THE PROBLEM:
Pick out the lines below with "objects" and list them.

▼

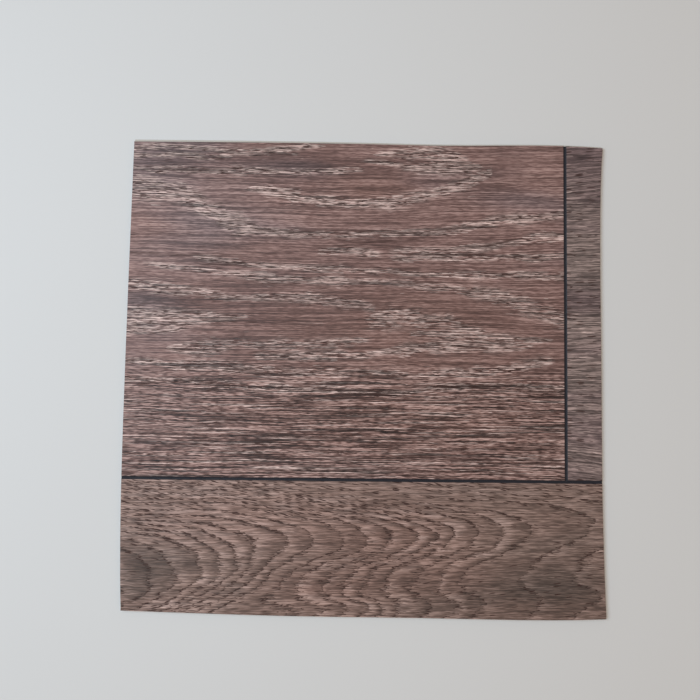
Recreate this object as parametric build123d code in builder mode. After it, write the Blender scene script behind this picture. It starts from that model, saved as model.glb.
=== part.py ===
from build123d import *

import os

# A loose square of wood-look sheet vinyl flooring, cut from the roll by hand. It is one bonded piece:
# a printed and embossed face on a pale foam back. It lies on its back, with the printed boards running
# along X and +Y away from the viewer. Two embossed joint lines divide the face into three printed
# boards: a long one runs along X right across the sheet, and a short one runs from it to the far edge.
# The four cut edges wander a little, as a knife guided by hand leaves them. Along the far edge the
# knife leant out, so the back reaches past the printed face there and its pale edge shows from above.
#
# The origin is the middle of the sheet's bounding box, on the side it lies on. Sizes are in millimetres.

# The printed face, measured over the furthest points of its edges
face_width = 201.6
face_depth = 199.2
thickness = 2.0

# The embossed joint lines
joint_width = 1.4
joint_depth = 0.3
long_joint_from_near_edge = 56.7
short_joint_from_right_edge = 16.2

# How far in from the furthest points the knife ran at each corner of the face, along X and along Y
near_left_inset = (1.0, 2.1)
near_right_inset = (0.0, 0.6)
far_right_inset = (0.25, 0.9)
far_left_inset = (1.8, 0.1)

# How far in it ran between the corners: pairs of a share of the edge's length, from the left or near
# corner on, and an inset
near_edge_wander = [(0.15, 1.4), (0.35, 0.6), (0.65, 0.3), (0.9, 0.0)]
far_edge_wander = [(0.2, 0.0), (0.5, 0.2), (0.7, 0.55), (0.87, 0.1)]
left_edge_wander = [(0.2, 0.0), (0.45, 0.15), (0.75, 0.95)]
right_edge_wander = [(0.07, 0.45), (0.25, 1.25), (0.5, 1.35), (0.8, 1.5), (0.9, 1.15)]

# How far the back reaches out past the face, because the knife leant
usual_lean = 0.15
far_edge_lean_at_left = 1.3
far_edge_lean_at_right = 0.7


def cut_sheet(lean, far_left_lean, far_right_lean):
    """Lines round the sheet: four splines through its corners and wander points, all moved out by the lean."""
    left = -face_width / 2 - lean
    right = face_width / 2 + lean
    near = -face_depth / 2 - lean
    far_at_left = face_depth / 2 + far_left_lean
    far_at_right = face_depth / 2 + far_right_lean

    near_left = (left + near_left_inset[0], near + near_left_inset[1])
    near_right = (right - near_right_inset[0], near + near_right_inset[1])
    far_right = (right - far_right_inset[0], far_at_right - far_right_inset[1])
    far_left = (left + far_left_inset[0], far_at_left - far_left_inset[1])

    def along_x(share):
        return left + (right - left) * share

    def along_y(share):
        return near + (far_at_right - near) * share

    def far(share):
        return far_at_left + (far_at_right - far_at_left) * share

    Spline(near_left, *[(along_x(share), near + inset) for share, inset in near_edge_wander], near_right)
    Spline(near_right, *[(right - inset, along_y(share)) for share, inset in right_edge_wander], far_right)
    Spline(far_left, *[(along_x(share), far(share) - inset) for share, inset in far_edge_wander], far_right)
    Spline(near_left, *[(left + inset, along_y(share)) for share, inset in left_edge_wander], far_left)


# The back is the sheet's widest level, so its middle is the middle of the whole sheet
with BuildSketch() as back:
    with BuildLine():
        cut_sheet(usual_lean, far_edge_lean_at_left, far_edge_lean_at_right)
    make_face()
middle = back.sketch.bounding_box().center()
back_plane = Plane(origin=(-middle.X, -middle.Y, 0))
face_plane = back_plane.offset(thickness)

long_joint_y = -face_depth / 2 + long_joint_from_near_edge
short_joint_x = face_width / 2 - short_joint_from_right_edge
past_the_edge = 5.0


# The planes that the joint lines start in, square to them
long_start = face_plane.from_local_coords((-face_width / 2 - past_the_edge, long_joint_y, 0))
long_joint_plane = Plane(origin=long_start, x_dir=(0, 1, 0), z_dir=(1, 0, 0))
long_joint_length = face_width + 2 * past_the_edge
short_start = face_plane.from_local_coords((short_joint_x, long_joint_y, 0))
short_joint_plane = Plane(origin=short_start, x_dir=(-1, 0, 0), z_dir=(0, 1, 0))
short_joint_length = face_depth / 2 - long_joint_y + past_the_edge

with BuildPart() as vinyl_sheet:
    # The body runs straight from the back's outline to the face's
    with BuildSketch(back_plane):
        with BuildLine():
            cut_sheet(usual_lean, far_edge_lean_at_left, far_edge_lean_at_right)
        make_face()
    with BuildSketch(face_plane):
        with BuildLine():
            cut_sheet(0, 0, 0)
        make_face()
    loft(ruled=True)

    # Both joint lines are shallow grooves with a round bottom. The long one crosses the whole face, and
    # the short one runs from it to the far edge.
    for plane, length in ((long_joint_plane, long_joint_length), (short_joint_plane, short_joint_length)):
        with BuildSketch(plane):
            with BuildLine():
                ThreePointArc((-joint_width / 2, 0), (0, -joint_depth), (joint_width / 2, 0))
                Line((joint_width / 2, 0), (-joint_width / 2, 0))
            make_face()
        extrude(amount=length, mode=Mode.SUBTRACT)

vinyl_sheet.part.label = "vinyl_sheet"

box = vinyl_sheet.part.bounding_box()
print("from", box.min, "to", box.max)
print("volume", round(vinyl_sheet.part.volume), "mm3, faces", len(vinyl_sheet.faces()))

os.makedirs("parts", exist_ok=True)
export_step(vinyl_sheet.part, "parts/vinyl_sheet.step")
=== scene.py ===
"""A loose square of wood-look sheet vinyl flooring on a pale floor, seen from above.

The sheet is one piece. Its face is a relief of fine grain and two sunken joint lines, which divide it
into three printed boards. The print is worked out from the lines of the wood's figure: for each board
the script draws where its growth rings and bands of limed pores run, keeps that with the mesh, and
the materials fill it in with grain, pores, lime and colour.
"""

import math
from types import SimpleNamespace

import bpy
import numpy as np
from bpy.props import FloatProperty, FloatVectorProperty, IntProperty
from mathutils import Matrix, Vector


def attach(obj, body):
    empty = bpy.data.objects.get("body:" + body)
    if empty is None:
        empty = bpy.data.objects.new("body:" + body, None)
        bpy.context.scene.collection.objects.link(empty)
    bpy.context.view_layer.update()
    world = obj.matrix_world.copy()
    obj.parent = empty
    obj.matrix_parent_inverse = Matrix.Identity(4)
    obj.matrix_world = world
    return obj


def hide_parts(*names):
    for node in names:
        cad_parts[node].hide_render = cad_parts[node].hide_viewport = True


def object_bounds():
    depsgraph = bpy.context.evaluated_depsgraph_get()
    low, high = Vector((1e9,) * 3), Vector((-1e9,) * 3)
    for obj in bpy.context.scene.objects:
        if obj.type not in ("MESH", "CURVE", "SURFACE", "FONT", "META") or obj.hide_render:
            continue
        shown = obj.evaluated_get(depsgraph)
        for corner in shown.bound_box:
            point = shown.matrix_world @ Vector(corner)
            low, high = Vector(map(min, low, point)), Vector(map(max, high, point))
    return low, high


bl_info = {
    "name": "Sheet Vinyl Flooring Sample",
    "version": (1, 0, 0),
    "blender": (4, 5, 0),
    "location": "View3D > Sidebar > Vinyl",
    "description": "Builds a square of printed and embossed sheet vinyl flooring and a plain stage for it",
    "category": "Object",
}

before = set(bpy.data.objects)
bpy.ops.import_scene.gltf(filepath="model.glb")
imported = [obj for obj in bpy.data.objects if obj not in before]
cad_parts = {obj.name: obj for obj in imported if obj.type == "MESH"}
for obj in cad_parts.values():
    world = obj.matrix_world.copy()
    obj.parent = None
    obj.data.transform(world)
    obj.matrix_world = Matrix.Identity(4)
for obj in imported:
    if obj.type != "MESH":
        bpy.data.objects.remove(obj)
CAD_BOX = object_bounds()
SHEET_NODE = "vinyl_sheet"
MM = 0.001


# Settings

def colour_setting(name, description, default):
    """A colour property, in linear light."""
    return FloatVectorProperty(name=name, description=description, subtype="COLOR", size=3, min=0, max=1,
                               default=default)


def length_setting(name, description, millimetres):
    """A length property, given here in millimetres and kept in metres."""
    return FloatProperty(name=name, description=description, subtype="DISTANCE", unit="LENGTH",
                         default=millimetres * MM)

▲

SOLVED EXERCISE:
    empty = bpy.data.objects.get("body:" + body)
        empty = bpy.data.objects.new("body:" + body, None)
        bpy.context.scene.collection.objects.link(empty)
    for obj in bpy.context.scene.objects:
before = set(bpy.data.objects)
imported = [obj for obj in bpy.data.objects if obj not in before]
        bpy.data.objects.remove(obj)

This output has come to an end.